____ Provided material

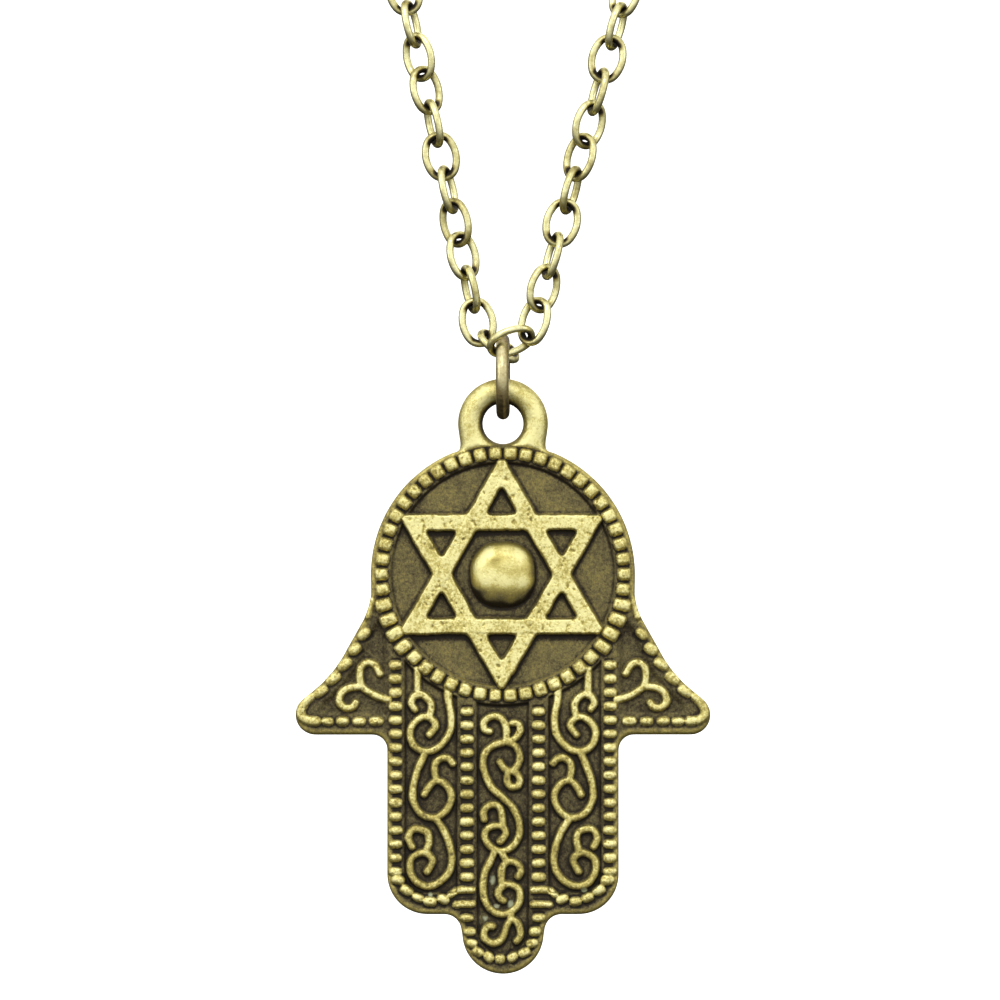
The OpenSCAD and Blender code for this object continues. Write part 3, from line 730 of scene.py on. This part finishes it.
def brass(name, tones, pit_scale, bump, gloss, mottled):
    """Antique plated metal: bright where it is worn, dark where the plating stays, with grain and pits.

    The four tones run from the dark plating to the worn metal. Gloss is the roughness of what is worn.
    """
    dark_rgb, mid_rgb, warm_rgb, bright_rgb = tones
    material, tree = node_tree(name)
    n = Nodes(tree)
    where = n.new("ShaderNodeTexCoord").outputs["Object"]
    wear, crevices = n.attribute("wear"), n.attribute("crevice")
    cloud = n.noise(where, 700, 3)
    mottle = n.noise(where, pit_scale, 4, 0.65)
    speckle = n.noise(where, pit_scale * 4, 2, 0.6)
    loud = n.spread(wear, 0.3, 0.8, 0.35 * mottled, mottled)
    loud = n.math("MULTIPLY", loud, n.spread(n.attribute("calm"), 0.0, 1.0, 1.0, 0.0))
    change = n.math("ADD", n.spread(mottle, 0.3, 0.7, -0.3, 0.3), n.spread(cloud, 0.3, 0.7, -0.14, 0.14))
    level = n.math("ADD", wear, n.math("MULTIPLY", change, loud))
    level = n.math("ADD", level, n.spread(speckle, 0.3, 0.7, -0.08, 0.08))
    level = n.math("SUBTRACT", level, n.math("MULTIPLY", crevices, 0.42), True)
    colour = n.ramp(level, [(0.0, DEEPEST_RGB), (0.14, DEEP_RGB), (0.3, dark_rgb),
                            (0.5, mid_rgb), (0.76, warm_rgb), (1.0, bright_rgb)])
    shader = n.new("ShaderNodeBsdfPrincipled")
    n.put(shader.inputs["Base Color"], colour)
    n.put(shader.inputs["Metallic"], n.spread(level, 0.25, 0.6, 0.5, 1.0))
    n.put(shader.inputs["Roughness"], n.spread(level, 0.2, 0.9, 0.62, gloss))
    pits = n.new("ShaderNodeTexVoronoi", Vector=where, Scale=pit_scale * 0.7)
    dip = n.spread(pits.outputs["Distance"], 0.0, 0.35)
    relief_in = n.math("ADD", n.math("MULTIPLY", dip, 0.6), n.math("MULTIPLY", speckle, 0.5))
    bump_node = n.new("ShaderNodeBump", Height=relief_in, Strength=bump, Distance=0.00004)
    n.put(shader.inputs["Normal"], bump_node.outputs["Normal"])
    out = n.new("ShaderNodeOutputMaterial")
    n.put(out.inputs["Surface"], shader.outputs["BSDF"])
    return material, n, shader, colour


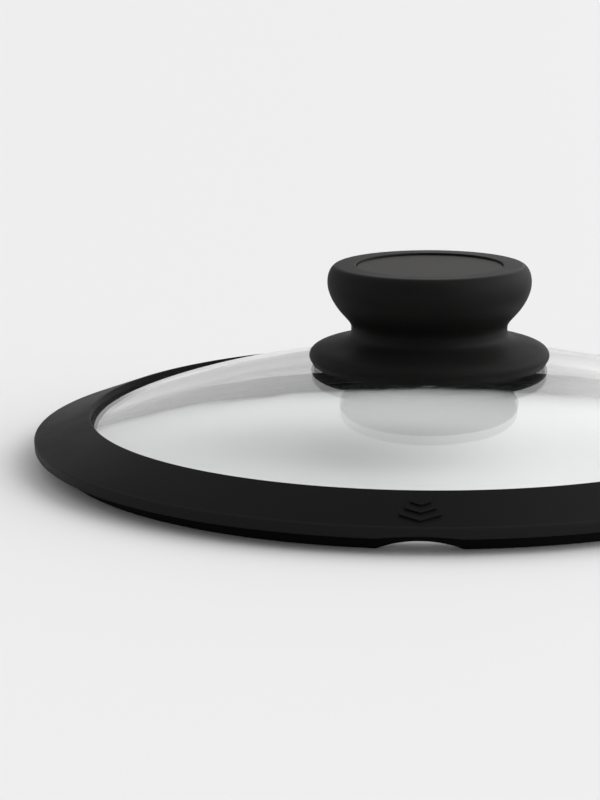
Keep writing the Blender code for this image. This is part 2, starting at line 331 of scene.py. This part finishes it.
def section(bm, corners, closed):
    """Draw a section of (radius, height, rounding) corners at y = 0 and round its corners."""
    verts = [bm.verts.new((corner[0], 0.0, corner[1])) for corner in corners]
    pairs = list(zip(verts, verts[1:]))
    if closed:
        pairs.append((verts[-1], verts[0]))
    for pair in pairs:
        bm.edges.new(pair)
    for vert, corner in zip(verts, corners):
        if len(corner) == 3:
            bmesh.ops.bevel(
                bm, geom=[vert], offset=corner[2], offset_type="OFFSET", segments=ROUNDING_STEPS,
                profile=0.5, affect="VERTICES", material=-1)


def turned(corners, steps, closed=True):
    """Turn a section about +Z. It starts and ends on the axis if it isn't closed."""
    bm = bmesh.new()
    section(bm, corners, closed)
    bmesh.ops.spin(
        bm, geom=bm.verts[:] + bm.edges[:], cent=(0, 0, 0), axis=(0, 0, 1), angle=FULL_TURN,
        steps=steps, use_merge=True, use_duplicate=False)
    bmesh.ops.remove_doubles(bm, verts=bm.verts, dist=0.001 * MM)
    bmesh.ops.recalc_face_normals(bm, faces=bm.faces)
    return bm


def new_object(name, bm):
    mesh = bpy.data.meshes.new(name)
    bm.to_mesh(mesh)
    bm.free()
    obj = bpy.data.objects.new(name, mesh)
    bpy.context.scene.collection.objects.link(obj)
    return obj


def combine(obj, tool, operation):
    """Cut a tool out of an object, or join it on, and remove the tool."""
    boolean = obj.modifiers.new("combine", "BOOLEAN")
    boolean.operation = operation
    boolean.object = tool
    graph = bpy.context.evaluated_depsgraph_get()
    mesh = bpy.data.meshes.new_from_object(obj.evaluated_get(graph))
    obj.modifiers.clear()
    obj.data = mesh
    bpy.data.objects.remove(tool, do_unlink=True)


def finish_piece(obj, body, slot, material, *nodes):
    """Shade a piece, give it its finish and let it stand for its CAD nodes."""
    obj.data.materials.clear()
    obj.data.materials.append(material)
    obj.data.shade_smooth()
    obj.data.set_sharp_from_angle(angle=SHARP_ANGLE)
    weighted = obj.modifiers.new("weighted normals", "WEIGHTED_NORMAL")
    weighted.keep_sharp = True
    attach(obj, body)
    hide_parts(*nodes)
    return obj


def rod_along_y(radius, length, centre, segments):
    """A cylinder that lies along Y."""
    bm = bmesh.new()
    bmesh.ops.create_cone(bm, cap_ends=True, segments=segments, radius1=radius, radius2=radius, depth=length)
    bmesh.ops.rotate(bm, cent=(0, 0, 0), matrix=Matrix.Rotation(math.pi / 2, 3, "X"), verts=bm.verts)
    bmesh.ops.translate(bm, vec=centre, verts=bm.verts)
    return new_object("tool", bm)


def arch_radius(width, height):
    """Radius of the circle whose chord of this width stands this high."""
    return (width**2 / 4 + height**2) / (2 * height)


# --------------------------------------------------------------------- pieces


def glass_disc(material):
    stations = 40
    inner, outer = GLASS_HOLE_RADIUS, GLASS_RADIUS
    radii = [inner + (outer - inner) * i / stations for i in range(stations + 1)]
    top = [(r, glass_height(r)) for r in radii]
    bottom = [(r, glass_height(r, GLASS_THICKNESS)) for r in reversed(radii)]
    for edge in (top, bottom):
        edge[0] = (*edge[0], 0.5 * MM)
        edge[-1] = (*edge[-1], 0.5 * MM)
    disc = new_object("glass_disc", turned(top + bottom, 256))
    return finish_piece(disc, "lid", "tempered_glass", material, "glass_dome")


def rim_section():
    """Corners of the rim: lip, edge, underside, skirt, foot, flange and the groove for the glass."""
    groove = GLASS_RADIUS + FIT
    inner, under = LIP_INNER_RADIUS, FLANGE_RADIUS + 0.3 * MM
    middle = (inner + groove) / 2
    return [
        (inner, LIP_TOP, 0.4 * MM),
        (LIP_RADIUS, LIP_CREASE, 0.45 * MM),
        (LIP_RADIUS - 0.15 * MM, LIP_BOTTOM, 0.45 * MM),
        (SKIRT_RADIUS + 0.1 * MM, LIP_BOTTOM, 0.5 * MM),
        (SKIRT_RADIUS, 0.0, 0.45 * MM),
        (SKIRT_INNER_RADIUS, 0.0, 0.4 * MM),
        (SKIRT_INNER_RADIUS - 0.2 * MM, FLANGE_BOTTOM - 0.8 * MM, 0.3 * MM),
        (FLANGE_RADIUS, FLANGE_BOTTOM, 0.5 * MM),
        (FLANGE_RADIUS, glass_height(under, GLASS_THICKNESS) - 0.35 * MM, 0.15 * MM),
        (under, glass_height(under, GLASS_THICKNESS) - FIT),
        (groove, glass_height(groove, GLASS_THICKNESS) - FIT),
        (groove, glass_height(groove) + FIT),
        (middle, glass_height(middle) + FIT),
        (inner, glass_height(inner) + FIT),
    ]


def extruded(outline, depth):
    """A flat outline of (x, y) corners at z = 0, given a depth upwards."""
    bm = bmesh.new()
    face = bm.faces.new([bm.verts.new((x, y, 0.0)) for x, y in outline])
    made = bmesh.ops.extrude_face_region(bm, geom=[face])["geom"]
    bmesh.ops.translate(bm, vec=(0, 0, depth), verts=[v for v in made if isinstance(v, bmesh.types.BMVert)])
    bmesh.ops.recalc_face_normals(bm, faces=bm.faces)
    return bm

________

The problem =
Above are the records; please copy exactly their first line and each line after it through the line containing "grain and pits.", and no line after that.

Exercise solution =
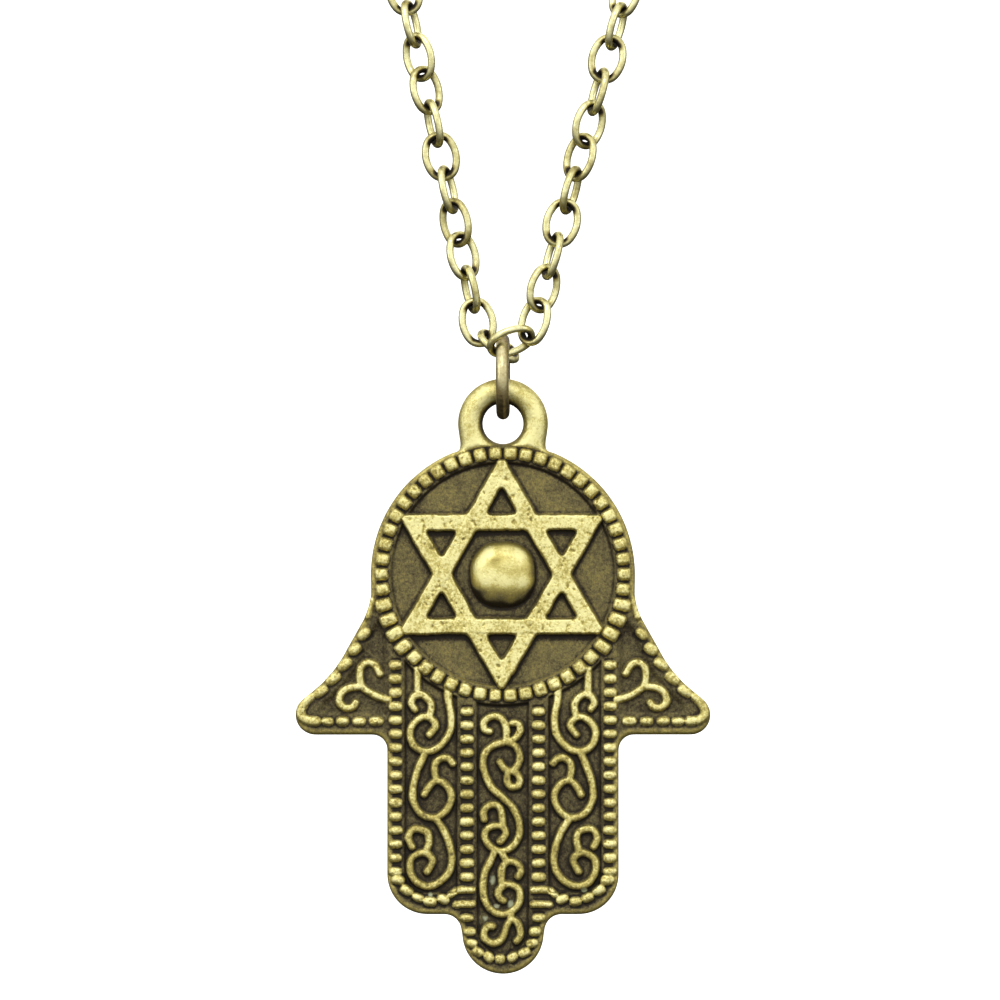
The OpenSCAD and Blender code for this object continues. Write part 3, from line 730 of scene.py on. This part finishes it.
def brass(name, tones, pit_scale, bump, gloss, mottled):
    """Antique plated metal: bright where it is worn, dark where the plating stays, with grain and pits.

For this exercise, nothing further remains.